For those who are unaware, a libertarian, in simple terms, is a person who has conservative views regarding the economy, but liberal views regarding social issues, such as same-sex marriage and abortion.
While the group represents a large group of people who did not all support Johnson, those that did, according to Pitt Students for Liberty President Ben Sheppard, were disappointed that Johnson was only capable of garnering 3.3% of the vote on election day.
While having a stronger showing earlier on in the general election, Sheppard explained that, like other third party candidates, Johnson’s showing slowed as the election came to a close.
In order to get more support in the future for libertarian values, Sheppard believes that it may be necessary for candidates to stop running third party and infiltrating the two major parties instead.
“[That party label] is so important, it seems, that it’s almost like you almost have to infiltrate the parties and try to change the party from within,” said Sheppard.
When it comes to Trump and his policies, Sheppard is unsure how they will affect the personal freedom for Americans on day one.
With so much inconsistency on policy within singular issues coming from the trump camp, he states that it is impossible to know where Trump will have issues when it comes to defending the liberty of American citizens.
“He’s such a wild card,” stated Sheppard, “I really don’t know what to expect…there are so many different policies getting thrown out there.”
However, Sheppard does support the more private business approach Trump is taking with the development of infrastructure, the repeal of Obamacare, and possible changes to cabinet positions in the administration.
While these two political groups are taking a more traditional stance when it comes to Trump’s election, not all groups have found that to be productive.

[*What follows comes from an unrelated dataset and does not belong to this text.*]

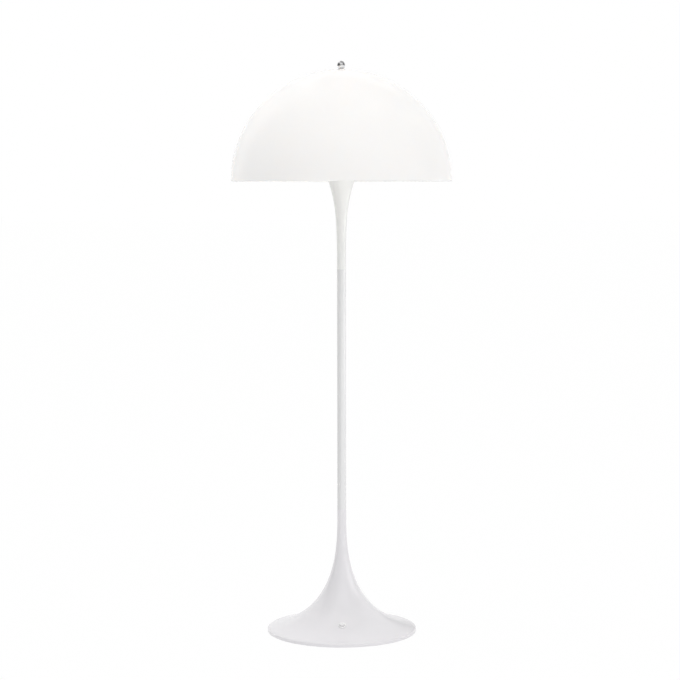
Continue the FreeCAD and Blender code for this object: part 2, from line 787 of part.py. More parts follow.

The Pittsburgh Student Solidarity Coalition has found that only civil resistance will be able to deal with the impact of a trump election.

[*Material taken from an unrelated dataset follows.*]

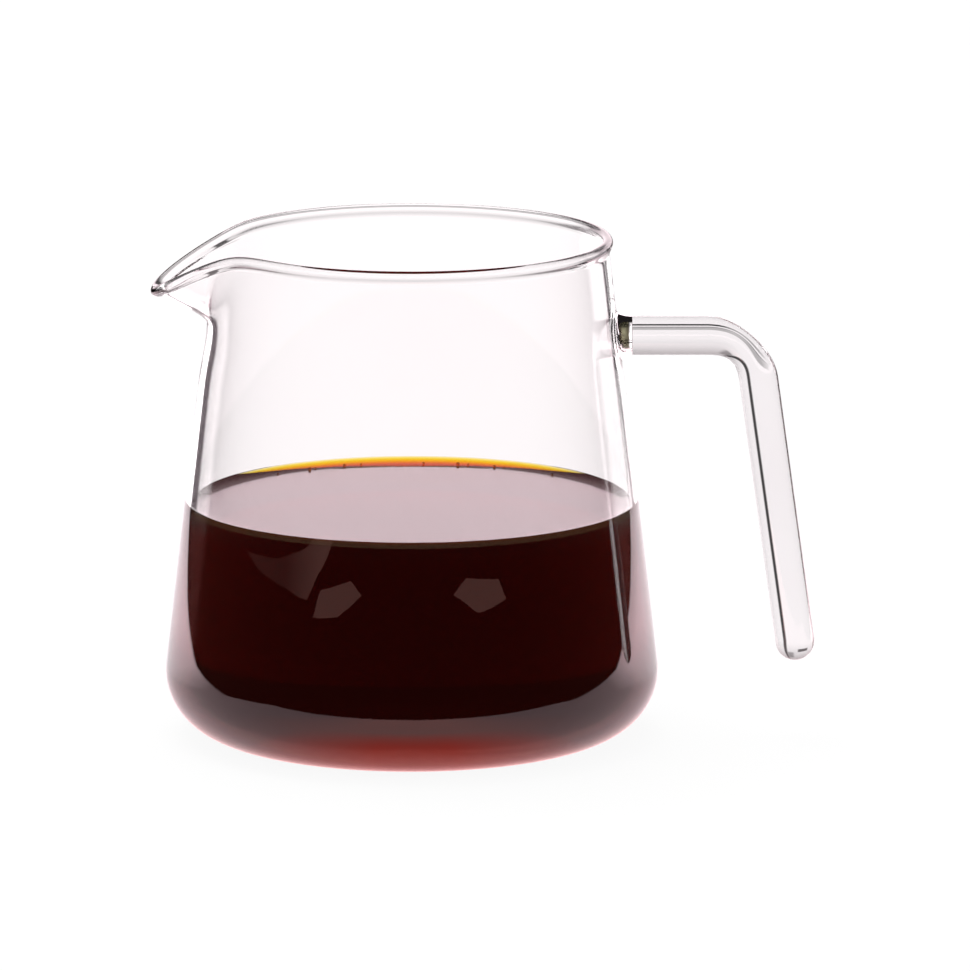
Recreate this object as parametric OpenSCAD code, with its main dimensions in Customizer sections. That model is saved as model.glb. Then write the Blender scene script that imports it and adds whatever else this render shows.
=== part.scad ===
// Glass coffee server: a blown vessel with a pulled spout, a solid glass rod
// handle that is fused to the wall at one foot, and the coffee that stands in it.
// Millimetres. The origin is the centre of the underside, +Z is up, the handle
// points along +X and the spout along -X.

/* [Vessel] */
// Outer diameter of the body at its widest
body_d = 110; // [104:1:120]
// Outer diameter of the wall at the rim, without the bead
neck_d = 87.4; // [80:0.2:92]
// Height from the table to the top of the rim
vessel_h = 112.4; // [106:0.2:124]
// Thickness of the blown wall
wall = 1.4; // [1:0.1:1.8]
// Thickness of the glass in the base
base_t = 2.2; // [1.4:0.1:4]
// Width of the rounded corner at the foot of the wall
corner_w = 15.3; // [10:0.1:20]
// Height of the rounded corner at the foot of the wall
corner_h = 14.6; // [10:0.1:20]
// Thickness of the fire-polished bead round the rim
bead_d = 2.5; // [2:0.1:3.2]

/* [Spout] */
// How far the lip stands out beyond the rim
spout_reach = 13.2; // [8:0.2:16]
// How far the lip droops below the rim
spout_drop = 10.8; // [6:0.2:11.6]
// Height of the part of the wall that is pulled out
spout_h = 17.6; // [16.6:0.2:21]
// Angle from the middle of the spout to its flank at the rim
spout_angle = 17.6; // [12:0.2:22]
// How far the rim draws in on each side of the spout
pinch_depth = 0.4; // [0:0.1:0.8]
// How far the wall draws in under the spout
throat_depth = 0.45; // [0:0.05:0.8]

/* [Handle] */
// Diameter of the glass rod
rod_d = 8.7; // [7:0.1:9.6]
// Thickness of the rod at the middle of its bend, where it was drawn thin
bend_d = 7.4; // [6:0.1:9]
// Radius of the bend at the middle of the rod
bend_r = 11.7; // [9:0.1:15]
// How far the arm's axis lies below the top of the rim
arm_drop = 22.3; // [19:0.1:28]
// Distance from the vessel's axis to the corner where arm and grip would meet
elbow_x = 75.9; // [70:0.1:84]
// Height of the grip's rounded lower end above the table
grip_z = 16.4; // [10:0.2:50]
// Lean of the grip away from the vertical
grip_tilt = 8; // [4:0.5:12]
// Diameter of the foot where the handle is fused to the wall
foot_d = 11.8; // [10.4:0.1:13]
// Length of the foot's fillet along the arm
foot_len = 2.9; // [2:0.1:4]
// Thickening of the wall behind the foot, on its inner side
pad_depth = 1.1; // [0:0.1:1.6]

/* [Coffee] */
// Height where the coffee meets the wall
coffee_z = 53.1; // [30:0.1:66]
// How far the coffee climbs at the wall
meniscus_h = 2.1; // [1:0.1:3]
// Distance over which the climb falls to about a third
meniscus_w = 1.9; // [1:0.1:3]
// Clearance between the coffee and the glass
fill_gap = 0.05; // [0.03:0.01:0.1]

/* [Hidden] */

// Steps of the curves, as counts
corner_steps = 14;
turn_steps = 90;
bead_steps = 9;
rod_sides = 32;
bend_steps = 14;
tip_steps = 7;
foot_steps = 7;
meniscus_steps = 8;

// Wall and corner. The flank is the tangent from the neck to the corner's ellipse.
body_r = body_d / 2;
neck_r = neck_d / 2;
bead_r = bead_d / 2;
bead_z = vessel_h - bead_r;
corner_x = body_r - corner_w;
from_neck = [(neck_r - corner_x) / corner_w, (bead_z - corner_h) / corner_h];
flank_turn = atan2(from_neck[1], from_neck[0]) - acos(1 / norm(from_neck));
flank_foot = [corner_x + corner_w * cos(flank_turn), corner_h + corner_h * sin(flank_turn)];
flank_slope = (flank_foot[0] - neck_r) / (bead_z - flank_foot[1]);
flank_stretch = norm([1, flank_slope]);
function outer_r(z) = flank_foot[0] - flank_slope * (z - flank_foot[1]);
function inner_r(z) = outer_r(z) - wall * flank_stretch;

// Quarter of an ellipse round the corner's centre, up to where the flank leaves it
function corner_points(half_w, half_h) =
    let (last_turn = atan(flank_slope * half_h / half_w))
    [for (k = [0 : corner_steps])
        let (turn = -90 + (90 + last_turn) * k / corner_steps)
        [corner_x + half_w * cos(turn), corner_h + half_h * sin(turn)]];

function backwards(points) = [for (k = [len(points) - 1 : -1 : 0]) points[k]];

// The round shell ends below the spout. The neck's lower edge is buried in its wall.
throat_z = bead_z - spout_h - 2.4 * wall;
throat_h = 0.35 * spout_h;
shell_top = throat_z - 1.9 * throat_h;
joint_overlap = wall;
joint_step = 0.1 * wall;
neck_top = bead_z - 2.1 * bead_r;
level_shares = [0, 0.16, 0.3, 0.42, 0.5, 0.58, 0.67, 0.76, 0.84, 0.92, 1];
levels = [for (share = level_shares) shell_top + (neck_top - shell_top) * share];

// Spout. A bell curve round the vessel pulls the wall out and down, more towards the rim.
spout_z = bead_z - spout_h;
soft_share = 0.05;
throat_share = 0.6;
lip_power = 2.3;
pinch_angle = 2.5 * spout_angle;
pinch_spread = 0.7 * spout_angle;
throat_angle = 1.5 * spout_angle;
function bell(x, power = 2) = exp(-pow(abs(x), power));
function rise(z) =
    let (share = min(1, max(0, (z - spout_z) / spout_h)))
    (1 + soft_share) * share * share / (share + soft_share);
function flank_angle(z) = spout_angle * (throat_share + (1 - throat_share) * rise(z));
function pull_out(a, z) = spout_reach * rise(z) * bell(a / flank_angle(z), lip_power);
function pull_down(a, z) = spout_drop * rise(z) * bell(a / flank_angle(z));
function pinch(a, z) = pinch_depth * rise(z) * bell((abs(a) - pinch_angle) / pinch_spread);
function throat(a, z) = throat_depth * bell((z - throat_z) / throat_h) * bell(a / throat_angle);
function wall_point(a, z) = [
    outer_r(z) + pull_out(a, z) - pinch(a, z) - throat(a, z),
    z - pull_down(a, z)
];

// Unit vector from the outer wall into the glass, in the upright plane at angle a
probe = 0.02 * wall;
function inward(a, z) =
    let (along = wall_point(a, z + probe) - wall_point(a, z - probe))
    [-along[1], along[0]] / norm(along);

// Glass depth at a point of the wall, with the thick pad behind the handle's foot
arm_z = vessel_h - arm_drop;
pad_r = 0.42 * foot_d;
function from_foot(a, z) = norm([(180 - abs(a)) * PI / 180 * inner_r(arm_z), z - arm_z]);
function glass_depth(a, z) = wall + pad_depth * bell(from_foot(a, z) / pad_r);

// One upright section of the neck: outer wall, bead and inner wall
bead_inset = bead_r - wall * flank_stretch;
bead_wrap = 130;
function section(a) =
    let (
        tuck_out = [outer_r(shell_top - joint_overlap) - joint_step, shell_top - joint_overlap],
        tuck_in = [inner_r(shell_top - joint_overlap) + joint_step, shell_top - joint_overlap],
        outer = [for (k = [0 : len(levels) - 1])
            wall_point(a, levels[k]) - [k == 0 ? joint_step : 0, 0]],
        inner = [for (k = [0 : len(levels) - 1])
            let (tuck = k == 0 ? joint_step : 0)
            wall_point(a, levels[k]) + (glass_depth(a, levels[k]) - tuck) * inward(a, levels[k])],
        middle = wall_point(a, bead_z) + [bead_inset, 0],
        into_bead = middle - outer[len(outer) - 1],
        heading = atan2(into_bead[1], into_bead[0]),
        bead = [for (k = [0 : bead_steps])
            let (turn = heading - bead_wrap + 2 * bead_wrap * k / bead_steps)
            middle + bead_r * [cos(turn), sin(turn)]]
    )
    concat([tuck_out], outer, bead, backwards(inner), [tuck_in]);

// Skin between rings of equal length, as triangles. Each ring is one row of points.
function skin(rings, count, closed) =
    [for (i = [0 : (closed ? rings : rings - 1) - 1], j = [0 : count - 1])
        let (
            here = i * count,
            next = (i + 1) % rings * count,
            up = (j + 1) % count
        )
        each [[here + j, here + up, next + up], [here + j, next + up, next + j]]];

module neck() {
    sections = [for (i = [0 : turn_steps - 1]) section(360 * i / turn_steps - 180)];
    points = [for (i = [0 : turn_steps - 1], p = sections[i])
        let (a = 360 * i / turn_steps - 180)
        [-p[0] * cos(a), -p[0] * sin(a), p[1]]];
    polyhedron(points, skin(turn_steps, len(sections[0]), true));
}

module shell() {
    rotate_extrude($fn = 180)
        polygon(concat(
            [[0, 0]],
            corner_points(corner_w, corner_h),
            [[outer_r(shell_top), shell_top], [inner_r(shell_top), shell_top]],
            backwards(corner_points(corner_w - wall, corner_h - base_t)),
            [[0, base_t]]
        ));
}

// Blown glass vessel with base, flank, spout and fire-polished rim
module vessel() {
    color([0.87, 0.9, 0.92, 0.45]) {
        shell();
        neck();
    }
}

// Rod. The arm leaves the foot level, turns down through the bend and leans outwards.
rod_r = rod_d / 2;
foot_r = foot_d / 2;
foot_end = outer_r(arm_z) + foot_len;
bend_turn = 90 - grip_tilt;
bend_mid = [elbow_x - bend_r * tan(bend_turn / 2), arm_z - bend_r];
grip_top = bend_mid + bend_r * [sin(bend_turn), cos(bend_turn)];
tip_mid_z = grip_z + rod_r;
grip_len = (grip_top[1] - tip_mid_z) / sin(bend_turn);
function heading(turn) = [cos(turn), -sin(turn)];

// Stations of the rod: middle of the ring, turn of its axis, and radius
function bend_station(share) = [
    bend_mid + bend_r * [sin(bend_turn * share), cos(bend_turn * share)],
    bend_turn * share,
    rod_r - (rod_d - bend_d) / 2 * pow(sin(180 * share), 2)
];
function tip_station(share) = [
    grip_top + (grip_len + rod_r * sin(90 * share)) * heading(bend_turn),
    bend_turn,
    rod_r * cos(90 * share)
];
stations = concat(
    [[[foot_end, arm_z], 0, rod_r]],
    [for (k = [0 : bend_steps]) bend_station(k / bend_steps)],
    [for (k = [0 : tip_steps - 1]) tip_station(k / tip_steps)]
);
function ring(station) =
    [for (k = [0 : rod_sides - 1])
        let (
            around = 360 * k / rod_sides,
            out = station[2] * cos(around),
            mid = station[0]
        )
        [
            mid[0] + out * sin(station[1]),
            station[2] * sin(around),
            mid[1] + out * cos(station[1])
        ]];

// Solid glass rod: arm, bend and grip, with a rounded free end
module handle_rod() {
    pole = grip_top + (grip_len + rod_r) * heading(bend_turn);
    last = (len(stations) - 1) * rod_sides;
    points = concat(
        [for (station = stations) each ring(station)],
        [[pole[0], 0, pole[1]]]
    );
    faces = concat(
        skin(len(stations), rod_sides, false),
        [[for (k = [rod_sides - 1 : -1 : 0]) k]],
        [for (k = [0 : rod_sides - 1]) [len(points) - 1, last + k, last + (k + 1) % rod_sides]]
    );
    color([0.87, 0.9, 0.92, 0.6]) polyhedron(points, faces);
}

// Flared foot of the handle: its inner end follows the outside of the wall
module handle_foot() {
    buried = 2 * wall;
    fillet = [for (k = [0 : foot_steps])
        let (share = k / foot_steps)
        [foot_r - (foot_r - rod_r) * sin(90 * share), foot_len * (1 - cos(90 * share))]];
    color([0.62, 0.66, 0.6, 0.7])
        difference() {
            translate([foot_end - foot_len, 0, arm_z])
                rotate([0, 90, 0])
                    rotate_extrude($fn = 96)
                        polygon(concat([[0, -buried], [foot_r, -buried]], fillet, [[0, foot_len]]));
            translate([0, 0, arm_z - foot_d])
                cylinder(
                    h = 2 * foot_d,
                    r1 = outer_r(arm_z - foot_d),
                    r2 = outer_r(arm_z + foot_d),
                    $fn = 180
                );
        }
}

// Coffee up to its meniscus, clear of the glass all round
module coffee() {
    level = coffee_z - meniscus_h;
    edge_r = inner_r(coffee_z) - fill_gap;
    reach = 3 * meniscus_w;
    climb = [for (k = [0 : meniscus_steps])
        let (from_wall = reach * pow(k / meniscus_steps, 2))
        [edge_r - from_wall, level + meniscus_h * exp(-from_wall / meniscus_w)]];
    color([0.16, 0.05, 0.02])
        rotate_extrude($fn = 180)
            polygon(concat(
                [[0, base_t + fill_gap]],
                corner_points(corner_w - wall - fill_gap, corner_h - base_t - fill_gap),
                climb,
                [[0, level]]
            ));
}

vessel();
handle_foot();
handle_rod();
coffee();
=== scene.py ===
"""Glass coffee server: the looks of its vessel, handle, coffee and bubbles, and its studio."""

import functools
import math

import bmesh
import bpy
from bpy.props import FloatProperty, FloatVectorProperty, IntProperty, PointerProperty
from mathutils import Matrix, Vector


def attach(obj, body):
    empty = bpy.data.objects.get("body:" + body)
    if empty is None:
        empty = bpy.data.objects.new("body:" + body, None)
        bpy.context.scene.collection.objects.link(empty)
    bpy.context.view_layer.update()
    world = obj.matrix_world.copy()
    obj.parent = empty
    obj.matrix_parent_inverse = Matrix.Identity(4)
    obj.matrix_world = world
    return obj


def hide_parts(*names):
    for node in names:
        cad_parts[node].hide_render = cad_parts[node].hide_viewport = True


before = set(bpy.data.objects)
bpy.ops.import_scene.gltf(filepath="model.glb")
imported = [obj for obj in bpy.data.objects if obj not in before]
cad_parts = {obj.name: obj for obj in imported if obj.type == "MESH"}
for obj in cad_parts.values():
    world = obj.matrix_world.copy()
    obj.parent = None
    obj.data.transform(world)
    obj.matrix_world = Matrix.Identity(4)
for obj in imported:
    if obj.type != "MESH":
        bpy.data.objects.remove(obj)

bl_info = {
    "name": "Glass Coffee Server",
    "version": (1, 0, 0),
    "blender": (4, 5, 0),
    "location": "3D View > Sidebar > Coffee Server",
    "description": "Builds a blown glass coffee server with its fused rod handle and black coffee",
    "category": "Add Mesh",
}

MM = 0.001
TURN = 2 * math.pi
# Edges that turn more than this stay sharp
SHARP = math.radians(38)
# Scale of the soft clouds in the glass's tint
GLASS_CLOUDS = 26.0


def length(name, text, default, low=0.0, high=1.0):
    """A size in metres."""
    return FloatProperty(
        name=name, description=text, default=default, min=low, max=high,
        subtype="DISTANCE", unit="LENGTH", precision=4)


def angle(name, text, degrees):
    """A turn, given in degrees."""
    return FloatProperty(
        name=name, description=text, default=math.radians(degrees),
        subtype="ANGLE", unit="ROTATION")


def plain(name, text, default, low=0.0, high=10.0):
    """A number without a unit."""
    return FloatProperty(name=name, description=text, default=default, min=low, max=high)


def count(name, text, default, low=3, high=720):
    """A whole number of steps."""
    return IntProperty(name=name, description=text, default=default, min=low, max=high)


def colour(name, text, default):
    """A linear colour without alpha."""
    return FloatVectorProperty(
        name=name, description=text, default=default, size=3, min=0.0, max=1.0,
        subtype="COLOR")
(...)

According to member Raghav Sharma, many members felt outraged by the results of the election due to fears of marginalization from minority and political suppression that could come from a Trump presidency in their eyes, and felt the need to do something.
“We were dismayed, we were appalled, we were scared,” explained Sharma.

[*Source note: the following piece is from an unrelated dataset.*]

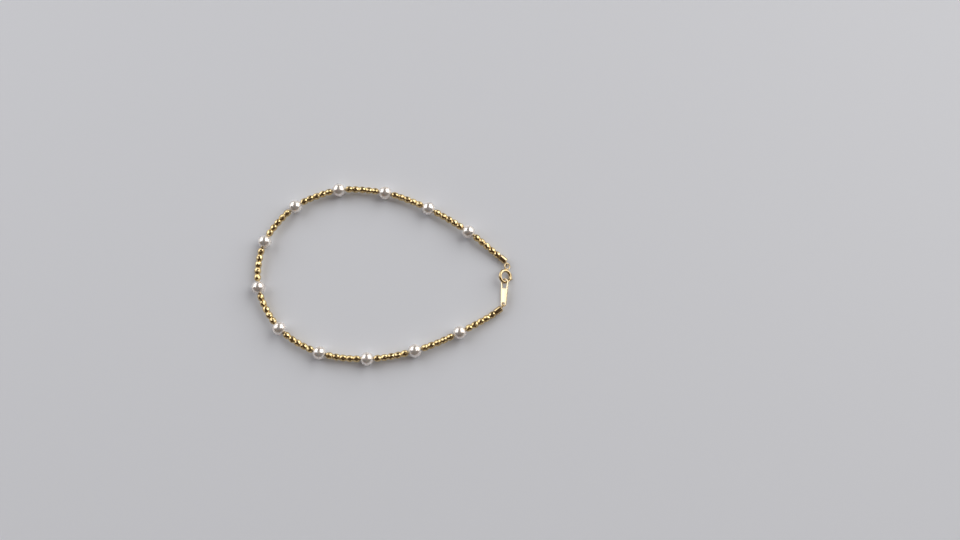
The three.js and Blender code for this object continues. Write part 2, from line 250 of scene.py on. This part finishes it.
def nacre():
    """Nacre: thin layers of shell over a round core. It mirrors its surroundings almost as metal
    does, over a milky body, with a faint change of tint in patches of 2.4 mm and a grain of
    0.4 mm."""
    material, tree = new_material("nacre")
    place = add_node(tree, "ShaderNodeTexCoord").outputs["Object"]
    clouds = noise(tree, place, 420.0, 2.0)
    grain = noise(tree, place, 2600.0, 3.0)
    finish_material(
        tree,
        {
            "Base Color": two_colours(tree, clouds, 0.3, "#ece4dc", 0.7, "#f6f1ec"),
            "Metallic": 0.62,
            "Roughness": 0.19,
            "Subsurface Weight": 0.6,
            "Subsurface Radius": (1.0, 0.88, 0.8),
            "Subsurface Scale": 1.2 * MM,
            "Normal": bump(tree, grain, 0.12, 0.02 * MM),
            "Coat Weight": 1.0,
            "Coat Roughness": 0.07,
        },
    )
    return material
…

Because of this, the group has organized a number of protests after the election results, some which have ended in arrests.
The group has claimed that police in those arrests brutalized its members, according to Sharma.
In response, Sharma stated that the group wants the police involved to be removed from their positions as well as the University of Pittsburgh to reconsider its close relationship with the University of Pittsburgh police department, and the presence they have on campus.
In regards to the protests, Sharma made it clear that there was no other way to achieve the change that he believes will need to be done in the face of a Trump administration
“Anyone who wants significant social change without social unrest is a poor student of history,” explained Sharma.
With the protests and other actions the group is taking, the Pitt Student Solidarity Coalition is hoping to promote women’s rights, protect the LGBTQ+ community, and to make sure that locally undocumented immigrants are treated fairly among other issues.
While many have come out against these protests, claiming that they go too far, Sharma explains that the focus is in the wrong area when paying attention to the protest’s damage.
Rather than focusing on how much property damage or how many lines were crossed during a protest, he insists that viewers pay attention to the suffering and oppression felt by those protesting, and to fight against that instead of condemning the protest outright.
However, while the Pitt Student Solidarity Coalition sees the police as an antagonizing force, not all protest groups feel the same way.
Unlike the PSSC, the Pittsburgh Action Community instead believes that it is important to maintain a good dialogue with the policy to foster good community relations, according to founding member of Ebenezer Queen.
The group, Queen stated, was created as a direct response of Donald Trump’s presidency, and the animosity that the election’s results created among the groups members.
In order to find a proper outlet for expressing their feelings and making a difference, the Pittsburgh Action Community was formed to allow students to do the same.
While not strictly dealing with Trump protests, Pittsburgh Action Community has appealed recently to those who have found the results to be disheartening, and want to do something about it.
However, Queen makes it clear that the group’s intentions are to benefit the community around it, and to ensure that the protests remain peaceful and productive to the community in his eyes.
“We are a peaceful organization that is more about adding to the world than taking away something,” said Queen.
One such way to do this is to create a good relationship with the police force, and go through the proper channels to ensure cooperation from both sides.
By creating good relations with good police and protestors and ensuring peaceful protest, protestors are able to protect and strengthen the community that they live in, strengthen their message, and prevent those who disagree from attacking the message easily, according to Queen.
“No matter where you started from, now it is your home,” explained Queen, “We need to do our best to keep it in one piece.”
When it comes to the purpose of protest, civil dissent for Queen allows those who are marginalized to stand up against their oppressor, be them personal or institutional, and show that behavior like that will not be tolerated any longer.
On the other side to this coin, dissent also allows those being oppressed to feel that there are those that are willing to stand by and help them in their time of need, according to Queen.
With all of what the groups have said in mind, there is one issue that is still plaguing the political sphere: what is creating all this divide, and what can be done to fix it?
No one had a clear answer on where the divide came from, with each group giving their own culprits for the vitriol that we see today.
However, one thing most groups did agree on was that it is important that we make amends and work to unite the nation regardless of political views.
Whether libertarian, liberal, or in civil dissent, many saw the benefits that unity can bring to a nation after 12 months of a particularly contentious election.
However, Sharma and the Pitt Student Solidarity Coalition feel that this kind of contentious debate is the only way that the country can move forward.
While consensus and compromise has been the wish for many groups, they see it as hindering to the progress, as working within the current system without civil dissent will lead to none of the radical change that they wish to see in the country.
Nevertheless, each group has their goals and wishes as they move forward after this election, and we are all anxious to see how the world will change after January 20th.
Editors Note: Pitt College Republicans were invited to participate and declined the invitation.